Task brief:
Exactly the lines between the line containing "Keep writing the" and the line containing "pale sweep, soft", together with those two lines, are to be output.

Entries provided:
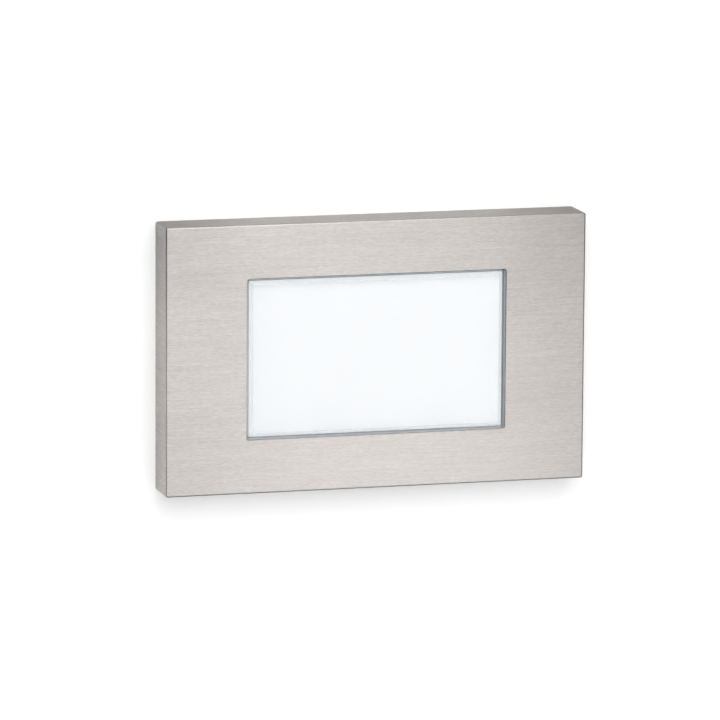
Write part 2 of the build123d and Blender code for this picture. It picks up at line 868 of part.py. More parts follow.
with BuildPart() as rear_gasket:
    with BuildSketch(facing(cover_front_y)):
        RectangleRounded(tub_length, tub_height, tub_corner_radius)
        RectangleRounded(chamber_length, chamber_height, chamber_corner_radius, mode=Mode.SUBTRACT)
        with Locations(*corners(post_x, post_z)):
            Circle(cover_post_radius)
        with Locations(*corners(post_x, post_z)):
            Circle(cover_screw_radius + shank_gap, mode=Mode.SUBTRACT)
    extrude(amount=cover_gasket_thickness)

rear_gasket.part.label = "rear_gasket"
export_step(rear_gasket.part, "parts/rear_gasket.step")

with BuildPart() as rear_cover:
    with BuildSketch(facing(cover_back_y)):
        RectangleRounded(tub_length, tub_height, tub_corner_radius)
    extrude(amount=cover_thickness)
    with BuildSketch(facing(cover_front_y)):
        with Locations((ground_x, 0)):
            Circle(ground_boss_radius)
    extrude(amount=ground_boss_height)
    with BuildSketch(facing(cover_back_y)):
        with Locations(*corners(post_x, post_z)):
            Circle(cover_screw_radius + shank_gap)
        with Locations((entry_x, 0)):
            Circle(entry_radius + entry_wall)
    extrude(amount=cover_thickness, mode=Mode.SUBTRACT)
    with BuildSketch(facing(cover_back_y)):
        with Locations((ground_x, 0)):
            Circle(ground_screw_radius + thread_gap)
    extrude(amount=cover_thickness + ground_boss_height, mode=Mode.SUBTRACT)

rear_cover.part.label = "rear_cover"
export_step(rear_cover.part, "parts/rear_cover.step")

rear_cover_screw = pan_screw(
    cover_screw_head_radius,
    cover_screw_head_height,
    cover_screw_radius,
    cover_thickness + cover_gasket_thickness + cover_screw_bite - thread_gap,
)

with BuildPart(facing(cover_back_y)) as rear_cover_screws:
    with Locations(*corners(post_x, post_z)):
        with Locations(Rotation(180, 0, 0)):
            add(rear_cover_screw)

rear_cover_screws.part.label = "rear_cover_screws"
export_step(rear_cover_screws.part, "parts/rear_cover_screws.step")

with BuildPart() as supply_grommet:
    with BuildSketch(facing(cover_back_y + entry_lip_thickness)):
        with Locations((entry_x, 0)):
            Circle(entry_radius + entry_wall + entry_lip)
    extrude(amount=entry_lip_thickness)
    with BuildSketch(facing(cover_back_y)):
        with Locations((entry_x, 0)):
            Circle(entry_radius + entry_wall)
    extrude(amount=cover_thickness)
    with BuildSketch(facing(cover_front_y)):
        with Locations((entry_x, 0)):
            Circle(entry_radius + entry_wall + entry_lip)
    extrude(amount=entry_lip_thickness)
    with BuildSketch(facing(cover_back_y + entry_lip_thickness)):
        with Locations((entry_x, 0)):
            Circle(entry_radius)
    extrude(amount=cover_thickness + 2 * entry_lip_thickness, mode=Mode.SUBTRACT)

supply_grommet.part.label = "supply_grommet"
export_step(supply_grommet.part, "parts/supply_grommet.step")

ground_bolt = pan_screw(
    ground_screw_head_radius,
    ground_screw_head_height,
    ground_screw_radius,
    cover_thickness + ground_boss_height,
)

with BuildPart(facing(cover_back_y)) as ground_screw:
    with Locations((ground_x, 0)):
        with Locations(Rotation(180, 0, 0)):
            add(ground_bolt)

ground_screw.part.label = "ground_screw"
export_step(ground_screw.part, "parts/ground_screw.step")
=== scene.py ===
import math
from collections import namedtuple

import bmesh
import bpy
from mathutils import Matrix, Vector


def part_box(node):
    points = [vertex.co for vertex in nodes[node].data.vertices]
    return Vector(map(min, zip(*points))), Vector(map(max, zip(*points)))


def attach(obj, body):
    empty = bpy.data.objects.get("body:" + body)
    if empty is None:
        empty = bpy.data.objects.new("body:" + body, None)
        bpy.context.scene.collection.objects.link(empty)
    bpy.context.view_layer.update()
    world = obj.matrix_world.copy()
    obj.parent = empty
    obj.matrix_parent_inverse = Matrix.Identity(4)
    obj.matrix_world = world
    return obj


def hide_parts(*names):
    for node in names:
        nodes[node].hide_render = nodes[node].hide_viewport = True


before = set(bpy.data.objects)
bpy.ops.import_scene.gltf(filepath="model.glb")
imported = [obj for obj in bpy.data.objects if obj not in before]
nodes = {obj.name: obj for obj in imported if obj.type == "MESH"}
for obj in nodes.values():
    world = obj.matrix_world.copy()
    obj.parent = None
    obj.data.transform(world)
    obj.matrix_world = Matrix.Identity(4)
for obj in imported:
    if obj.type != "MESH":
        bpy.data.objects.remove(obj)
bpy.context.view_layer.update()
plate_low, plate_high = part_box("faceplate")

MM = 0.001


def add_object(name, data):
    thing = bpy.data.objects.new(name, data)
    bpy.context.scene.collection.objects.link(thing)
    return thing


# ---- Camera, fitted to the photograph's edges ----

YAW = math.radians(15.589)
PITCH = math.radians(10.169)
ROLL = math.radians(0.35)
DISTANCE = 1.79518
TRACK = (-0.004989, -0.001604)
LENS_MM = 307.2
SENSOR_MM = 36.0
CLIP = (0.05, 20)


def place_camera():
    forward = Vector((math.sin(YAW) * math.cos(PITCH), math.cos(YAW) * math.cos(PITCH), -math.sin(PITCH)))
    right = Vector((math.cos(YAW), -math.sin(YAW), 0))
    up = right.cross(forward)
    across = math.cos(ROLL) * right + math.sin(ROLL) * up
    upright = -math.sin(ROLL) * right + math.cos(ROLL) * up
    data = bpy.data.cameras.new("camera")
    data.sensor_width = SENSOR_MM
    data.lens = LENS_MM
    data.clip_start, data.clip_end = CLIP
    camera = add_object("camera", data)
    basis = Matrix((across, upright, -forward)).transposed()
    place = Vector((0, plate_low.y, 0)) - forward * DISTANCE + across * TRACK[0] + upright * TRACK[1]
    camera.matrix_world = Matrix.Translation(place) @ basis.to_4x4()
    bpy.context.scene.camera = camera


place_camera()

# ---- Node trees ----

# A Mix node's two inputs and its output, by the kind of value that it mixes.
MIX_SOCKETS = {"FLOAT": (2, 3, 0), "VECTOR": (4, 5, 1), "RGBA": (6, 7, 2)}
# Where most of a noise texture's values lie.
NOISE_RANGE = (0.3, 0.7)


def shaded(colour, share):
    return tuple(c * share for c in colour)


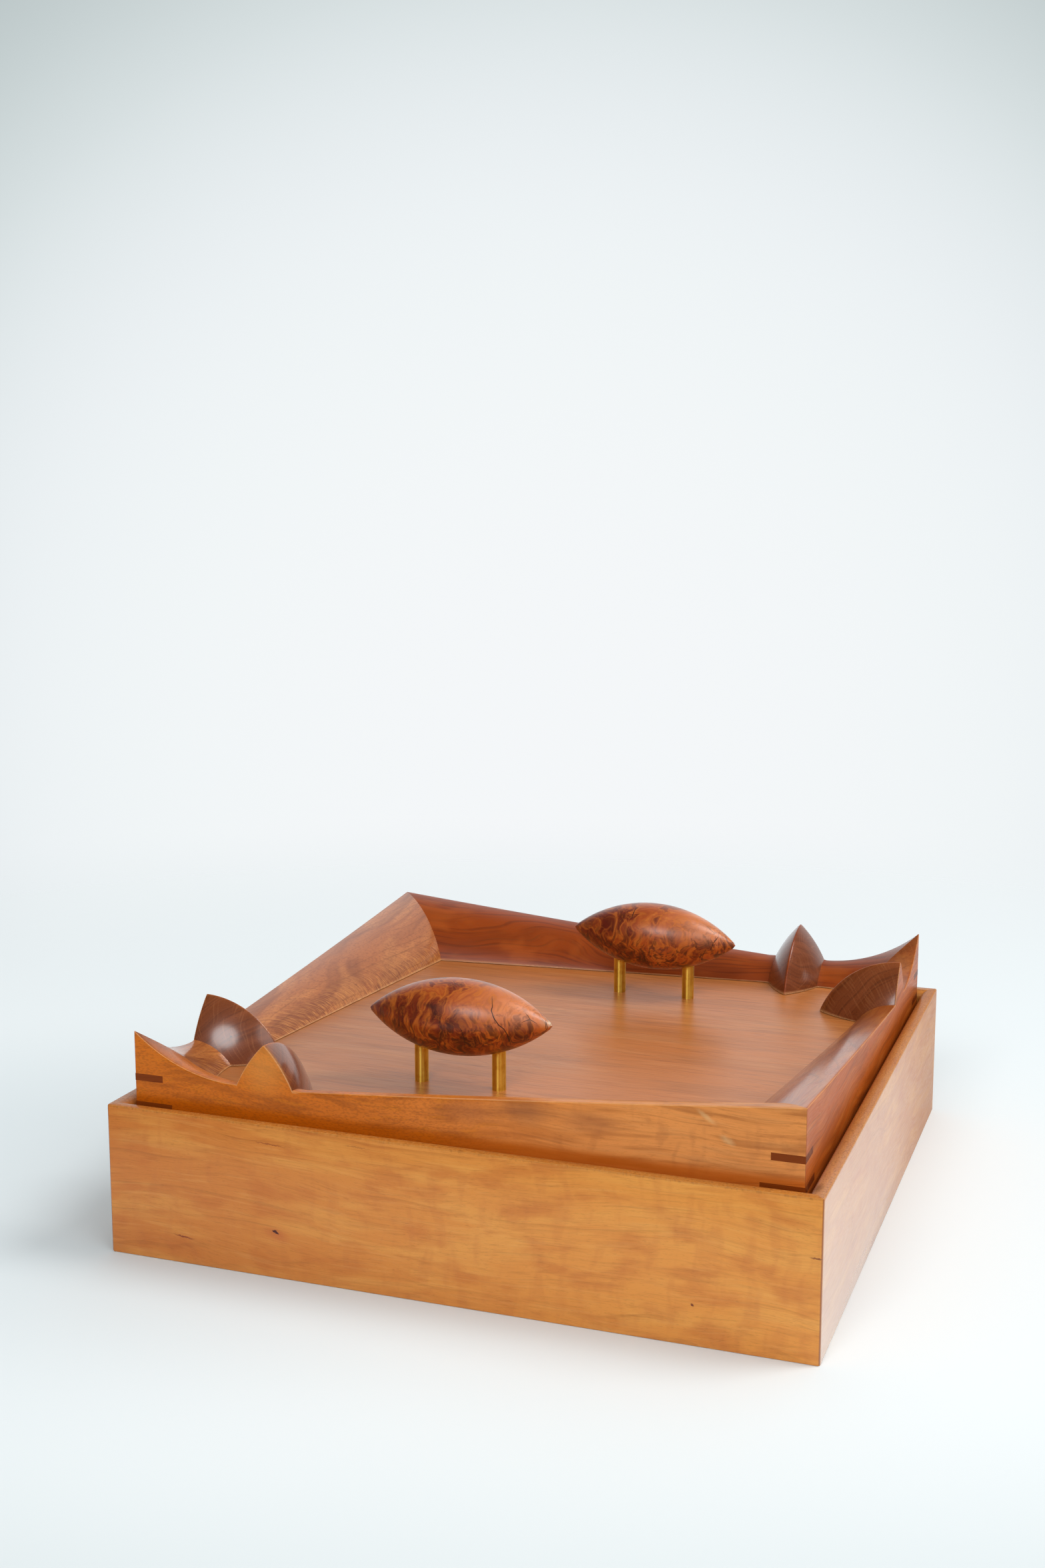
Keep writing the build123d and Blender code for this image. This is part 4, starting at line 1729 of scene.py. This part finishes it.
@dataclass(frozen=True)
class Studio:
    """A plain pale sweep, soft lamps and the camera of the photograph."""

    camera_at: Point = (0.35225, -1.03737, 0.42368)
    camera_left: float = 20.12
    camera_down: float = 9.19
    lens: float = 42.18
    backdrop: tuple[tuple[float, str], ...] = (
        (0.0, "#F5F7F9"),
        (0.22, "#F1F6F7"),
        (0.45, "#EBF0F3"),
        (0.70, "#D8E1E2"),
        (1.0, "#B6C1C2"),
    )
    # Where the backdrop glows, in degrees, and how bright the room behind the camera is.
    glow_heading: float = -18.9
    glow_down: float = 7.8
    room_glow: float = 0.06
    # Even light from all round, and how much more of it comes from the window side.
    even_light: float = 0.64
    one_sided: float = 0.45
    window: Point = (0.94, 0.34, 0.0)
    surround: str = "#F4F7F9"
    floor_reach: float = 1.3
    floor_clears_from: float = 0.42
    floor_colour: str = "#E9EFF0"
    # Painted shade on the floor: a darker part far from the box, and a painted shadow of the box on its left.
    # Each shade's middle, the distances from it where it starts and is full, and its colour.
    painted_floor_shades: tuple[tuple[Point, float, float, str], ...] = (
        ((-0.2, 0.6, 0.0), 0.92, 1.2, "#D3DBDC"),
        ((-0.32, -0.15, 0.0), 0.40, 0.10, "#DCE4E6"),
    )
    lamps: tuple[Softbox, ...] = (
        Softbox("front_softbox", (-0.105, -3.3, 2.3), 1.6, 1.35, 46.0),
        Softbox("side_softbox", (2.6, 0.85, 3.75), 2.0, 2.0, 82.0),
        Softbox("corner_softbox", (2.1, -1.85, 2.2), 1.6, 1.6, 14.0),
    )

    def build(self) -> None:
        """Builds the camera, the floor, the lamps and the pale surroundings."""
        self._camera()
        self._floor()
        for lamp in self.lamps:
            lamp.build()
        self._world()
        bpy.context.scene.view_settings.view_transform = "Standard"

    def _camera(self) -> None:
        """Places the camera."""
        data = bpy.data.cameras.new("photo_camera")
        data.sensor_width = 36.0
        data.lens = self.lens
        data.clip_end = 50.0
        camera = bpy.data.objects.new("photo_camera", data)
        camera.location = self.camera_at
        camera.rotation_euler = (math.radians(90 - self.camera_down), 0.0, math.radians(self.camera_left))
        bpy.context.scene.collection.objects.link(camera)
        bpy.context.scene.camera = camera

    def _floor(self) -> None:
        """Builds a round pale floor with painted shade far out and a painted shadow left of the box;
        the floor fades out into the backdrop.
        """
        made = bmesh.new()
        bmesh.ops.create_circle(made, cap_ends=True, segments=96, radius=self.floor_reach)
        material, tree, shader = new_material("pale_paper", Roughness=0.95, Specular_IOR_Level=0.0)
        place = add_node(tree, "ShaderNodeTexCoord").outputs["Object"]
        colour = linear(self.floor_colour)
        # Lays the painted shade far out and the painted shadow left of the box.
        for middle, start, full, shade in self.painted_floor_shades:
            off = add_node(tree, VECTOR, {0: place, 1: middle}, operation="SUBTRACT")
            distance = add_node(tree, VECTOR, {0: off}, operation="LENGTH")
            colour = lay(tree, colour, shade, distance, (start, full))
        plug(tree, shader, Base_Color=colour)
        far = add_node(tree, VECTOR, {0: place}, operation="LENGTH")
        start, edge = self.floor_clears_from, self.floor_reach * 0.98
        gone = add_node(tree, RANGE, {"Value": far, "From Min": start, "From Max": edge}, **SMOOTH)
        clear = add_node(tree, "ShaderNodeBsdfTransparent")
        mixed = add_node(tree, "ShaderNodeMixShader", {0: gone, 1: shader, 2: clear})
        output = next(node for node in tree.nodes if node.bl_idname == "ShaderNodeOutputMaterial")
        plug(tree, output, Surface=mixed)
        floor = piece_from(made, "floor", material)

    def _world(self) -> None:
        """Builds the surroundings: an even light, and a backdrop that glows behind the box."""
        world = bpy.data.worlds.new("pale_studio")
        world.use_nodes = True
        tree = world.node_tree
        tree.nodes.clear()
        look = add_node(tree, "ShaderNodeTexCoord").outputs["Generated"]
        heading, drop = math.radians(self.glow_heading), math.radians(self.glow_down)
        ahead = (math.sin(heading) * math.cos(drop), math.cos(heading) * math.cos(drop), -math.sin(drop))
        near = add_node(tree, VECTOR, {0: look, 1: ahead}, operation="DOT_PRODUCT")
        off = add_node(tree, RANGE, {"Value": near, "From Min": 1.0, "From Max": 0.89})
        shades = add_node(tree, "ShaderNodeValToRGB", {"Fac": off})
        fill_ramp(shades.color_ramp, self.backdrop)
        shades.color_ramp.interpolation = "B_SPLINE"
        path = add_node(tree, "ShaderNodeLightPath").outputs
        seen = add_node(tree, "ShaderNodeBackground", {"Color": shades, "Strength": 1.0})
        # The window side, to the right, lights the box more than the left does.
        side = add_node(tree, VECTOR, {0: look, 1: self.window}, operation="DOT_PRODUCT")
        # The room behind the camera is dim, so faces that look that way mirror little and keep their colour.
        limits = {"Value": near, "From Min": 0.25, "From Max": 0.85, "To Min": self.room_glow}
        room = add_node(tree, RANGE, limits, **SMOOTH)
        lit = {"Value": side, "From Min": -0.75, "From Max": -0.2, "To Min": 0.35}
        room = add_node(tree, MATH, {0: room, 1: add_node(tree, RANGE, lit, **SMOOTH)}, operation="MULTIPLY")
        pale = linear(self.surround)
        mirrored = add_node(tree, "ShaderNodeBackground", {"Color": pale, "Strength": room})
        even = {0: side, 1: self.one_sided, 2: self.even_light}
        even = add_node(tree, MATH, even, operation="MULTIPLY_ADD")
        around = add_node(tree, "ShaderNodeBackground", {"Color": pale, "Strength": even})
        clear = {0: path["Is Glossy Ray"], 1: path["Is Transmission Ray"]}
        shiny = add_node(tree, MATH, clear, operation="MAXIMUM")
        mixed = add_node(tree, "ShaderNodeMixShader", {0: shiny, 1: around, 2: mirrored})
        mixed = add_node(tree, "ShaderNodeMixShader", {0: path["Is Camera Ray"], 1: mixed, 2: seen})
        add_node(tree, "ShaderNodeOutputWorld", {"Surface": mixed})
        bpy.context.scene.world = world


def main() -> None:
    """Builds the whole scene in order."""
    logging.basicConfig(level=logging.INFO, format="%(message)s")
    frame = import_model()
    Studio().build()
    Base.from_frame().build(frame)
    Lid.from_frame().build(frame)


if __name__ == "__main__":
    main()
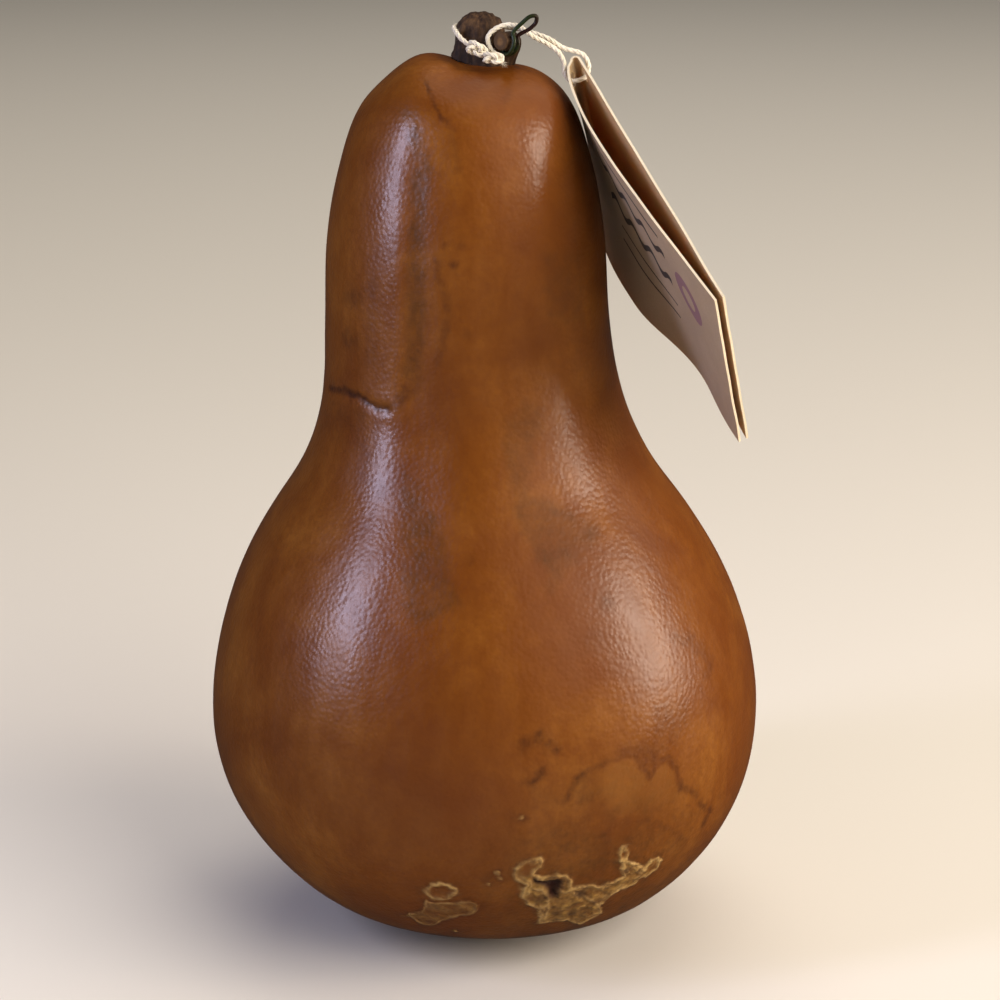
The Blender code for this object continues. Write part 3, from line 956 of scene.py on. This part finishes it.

Output:
Keep writing the build123d and Blender code for this image. This is part 4, starting at line 1729 of scene.py. This part finishes it.
@dataclass(frozen=True)
class Studio:
    """A plain pale sweep, soft lamps and the camera of the photograph."""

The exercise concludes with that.